Tuesday, January 3, 2012

The best I could do today.


Saturday the speedometer quit working on my 'good' van. I thought I could drive it without it, but I realized I kept looking at it, so I guess I need it. I looked on the Internet and found that it can cause other problems if I don't fix it. I also remember the last ticket I got for doing 35 in a 25 mile zone, and it cost me $110. 25 is hard to do unless I'm in reverse; then there is the highway. I just think I need to fix it. It's only money. I'll spend it until it's gone and then maybe I'll get a job teaching full time. Or maybe I'll quit driving? No, I'm going to drive this car until it won't go anymore. So, I had to drive to Altus to get the car checked and get the part ordered. I'll have to go back tomorrow when the part arrives to have it fixed. The last time I drove to Altus in the daylight was to take Don to the doctor and hospital. It brought back memories and took me to tears. A good friend went with me, so I was able to keep it under control until I got home. Otherwise, I know I would have cried the whole way there and back. I'm sure the dealership people would have had a hey day with that. The last time I was in that dealership was with Don, too. Man, I just can't get through this. I thank God that the memories are precious, though. He was so kind and loving; I have absolutely no bad memories.

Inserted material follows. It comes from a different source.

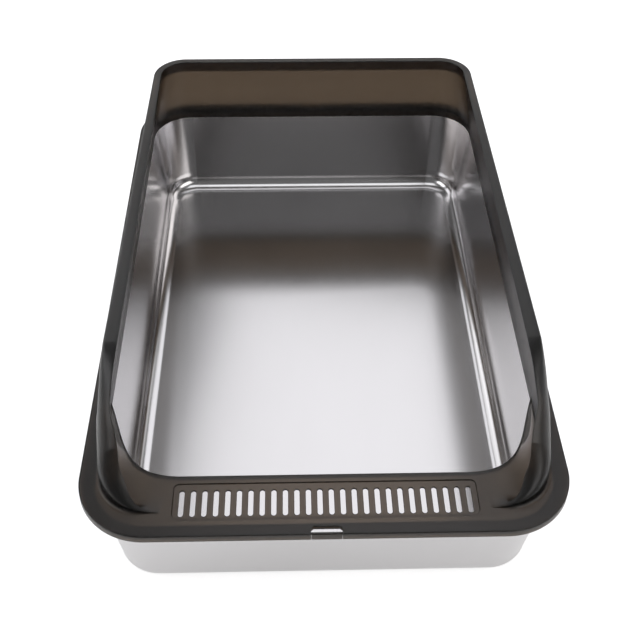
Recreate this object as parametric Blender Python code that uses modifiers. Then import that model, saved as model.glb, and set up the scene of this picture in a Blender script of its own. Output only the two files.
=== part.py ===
"""Stainless steel litter box.

A deep drawn steel pan stands on four rubber feet. A smoked plastic enclosure drops over its rim:
a flange with a turned down lip, a wall that leans in on three sides, and a low front apron with a
slotted grille. Six snap catches in the lip press on the turned down edge of the pan.

Metres, +Z up. The origin is on the floor under the middle of the box, and the low front faces -Y.
An inset is a distance inward from the outer edge of the enclosure's lip, seen from above.
"""
from math import cos, pi, radians, sin

import bmesh
import bpy
from mathutils import Matrix, Vector

# Overall
LENGTH = 0.600
WIDTH = 0.400
CORNER_RADIUS = 0.058
GAP = 0.0003
CUT_OVERRUN = 0.002

# Steel pan
STEEL = 0.0008
PAN_DEPTH = 0.101
RIM_BEND = 0.0030
SKIRT_DROP = 0.0105
SKIRT_LEAN = 0.0006
SKIRT_ROLL = 0.0015
FLANGE_WIDTH = 0.0116
MOUTH_BEND = 0.0050
PAN_DRAFT = 0.0095
FLOOR_FILLET = 0.0150

# Rubber feet
FOOT_RADIUS = 0.011
FOOT_HEIGHT = 0.0025
FOOT_CHAMFER = 0.0008
FOOT_INSET = 0.072

# Enclosure: flange, lip and locating rib
PLATE = 0.0022
LIP_DROP = 0.0072
LIP_WALL = 0.0016
LIP_DRAFT = 0.0003
LIP_EDGE = 0.0010
RIB_CLEARANCE = 0.0005
RIB_WALL = 0.0015
RIB_DROP = 0.0095

# Enclosure: wall and the band along its crest
WALL = 0.0022
WALL_HEIGHT = 0.0740
WALL_LEAN = 0.0162
FOOT_FILLET = 0.0030
FILLET_SHARE = 0.29
FILLET_LIMIT_SHARE = 0.5
EDGE_LIMIT_SHARE = 0.33
CREST_EDGE = 0.0006
BAND_REACH = 0.0058
BAND_PLATE = 0.0018
BAND_DROP = 0.0155
BAND_WALL = 0.0018
BAND_EDGE = 0.0012

# Enclosure: the wall's course round each front corner. Starts and ends are lengths along the
# wall's foot from the point where the corner starts to turn, and grow toward the front.
DROOP = 0.0400
DROOP_START = -0.0856
DROOP_END = 0.0319
FALL_START = -0.0200
FALL_END = 0.0880
LEAST_HEIGHT = 0.0006
PULL = 0.0098
PULL_START = -0.0330
PULL_FULL = 0.0050
PULL_FADE = 0.0291
PULL_END = 0.0688
SWELL_START = -0.100
SWELL_END = -0.025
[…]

I've been to Altus a couple of times in the dark to get my fingerprints done. (They only do them after 7 p.m.) Prior to that, the last time I drove to Altus in the dark was when we went there one night to get a powerful antibiotic for Don when the bladder infection he had wasn't responding to the first medication. That was on Labor Day weekend. Dorothy went with me to get my prints made, and it was dark so I didn't see all the reminders. I guess it's good to keep doing things, so that I can't say the last time I did this was with Don. I really hadn't driven much in the last several years. I was just the sub driver; I'd drive long enough for Don to get a nap, but he did most of the driving. I miss him so much. God has a plan for me. This is the day that the Lord has made and I will be glad and rejoice in it. The good thing is that I didn't get a ticket today and I can pay the bill; it hurts, but I can pay it. God provides and He blesses with abundance. Today's picture is as close to rejoicing as I could muster.